The newly-appointed India-born USA-nominated World Bank President Ajay Banga had expressed concern over the deepening of inequality in the world while speaking at the G20 finance ministers’ meeting in Gandhinagar, the capital of Gujarat, western state of India, on Tuesday. He said that the poor countries have been dealt a blow by the Covid-19 pandemic, followed by the Russian invasion of Ukraine. The fuel and commodity prices have been hit by these crises, and this is impacting the economic recovery of the poor countries. He said, “The thing that keeps me up at night is a mistrust that is quietly pulling the Global North and South apart at a time when we need to be uniting.”

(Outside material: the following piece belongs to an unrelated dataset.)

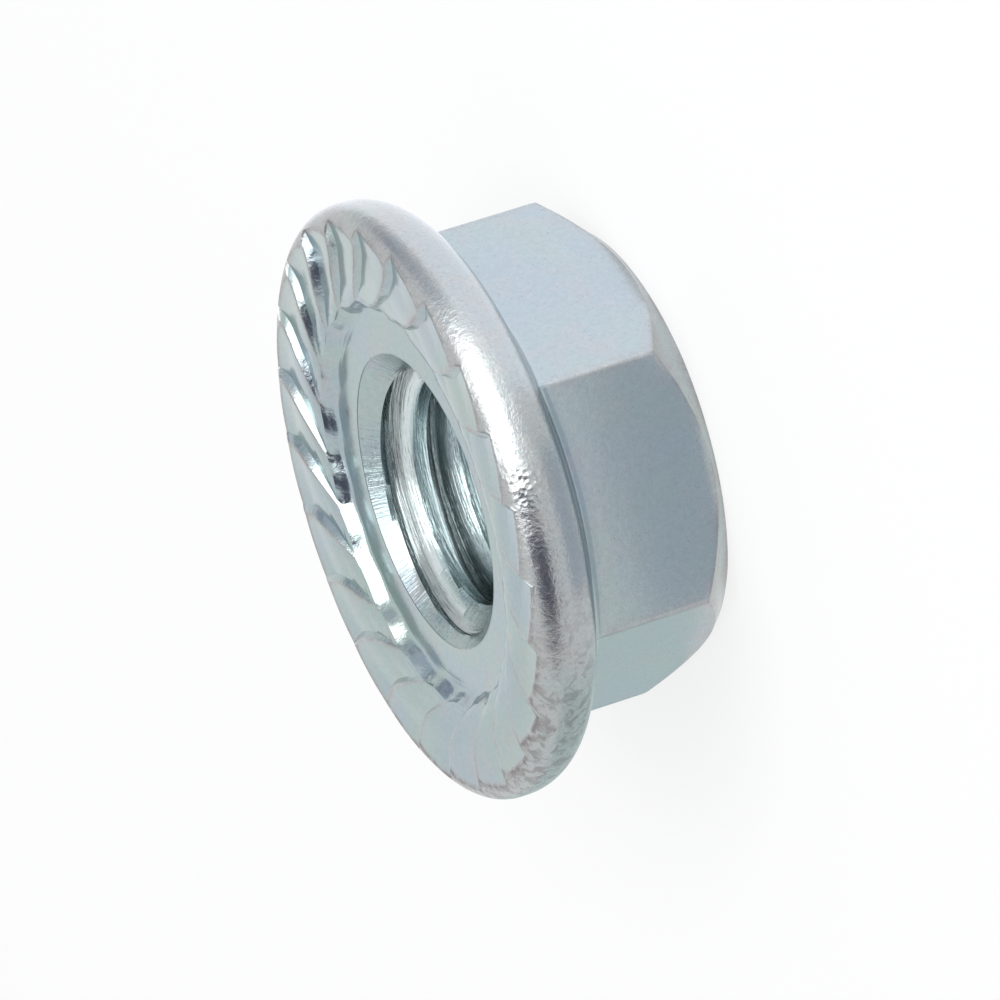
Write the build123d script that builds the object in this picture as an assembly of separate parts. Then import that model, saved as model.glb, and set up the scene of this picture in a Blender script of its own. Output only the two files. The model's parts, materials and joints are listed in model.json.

The reason for the split between the rich and poor countries is mainly due to the refusal of rich countries to keep to their commitments to pull the poor countries from their economic problems. He has pointed out that this attitude of the rich countries is also affecting the measures to cope with climate change, and that it is the poor countries that are affected by climate change. And he described the situation in stinging language: “The Global South’s frustration is understandable. In many ways they are paying the price for our prosperity.”
It is unlikely that Banga’s words will have any effect on the G20 ministers who belong mostly to advanced economies of the G7 group and emerging economies. Unless these two groups cooperate with each other, fund flows to poor countries to shift to greener technologies will not happen. Banga has detected the major contradiction. He understands the need for economic recovery and better growth rate for poor countries, but this created a set of problems because untrammelled economic growth comes at a price – that of harming the environment, which is unacceptable. So the world has to find ways of economic growth which are compatible with environment-friendly methods. But that is almost an insuperable challenge because the world is yet to find a way of marrying economic growth to environmentalism.
There has been talk of strengthening the World Bank with fresh infusion of capital and to make its projects more flexible. One of the challenges that Banga faces is that of restructuring the World Bank to make it an effective instrument of helping the poor and developing countries to cope with the challenge of economic growth and that of climate change simultaneously. The poor countries today do not have the luxury of achieving economic development first and then pursue environment-friendly modes of economic well-being. The two ends have to be achieved together. The World Bank, and not the International Monetary Fund (IMF), has a crucial role to enable the poor countries to make transition to a green economy.
Neither the United Nations nor the rich countries have found a way of funnelling the necessary technological and financial aid to the poor countries to grapple with the twin challenge of getting out of the cycle of poverty and of shifting to a mode of economy that keeps the disaster of economic change at bay. It is the World Bank that has to pilot the vulnerable countries towards development through technical and financial assistance. It is indeed the case that the World Bank had created trouble in the poor and developing countries by recommending wrong programmes, and not paying enough attention to local know-how and needs. Along with many other things, the World Bank will have to abandon the blinkers of Western developmental models, which have created the climate disaster that the world is facing today. Banga seems to be aware of the challenges that the Bank faces, and he fully understands the plight of the poor countries. That gives rise to the hope that the right man is helming the World Bank.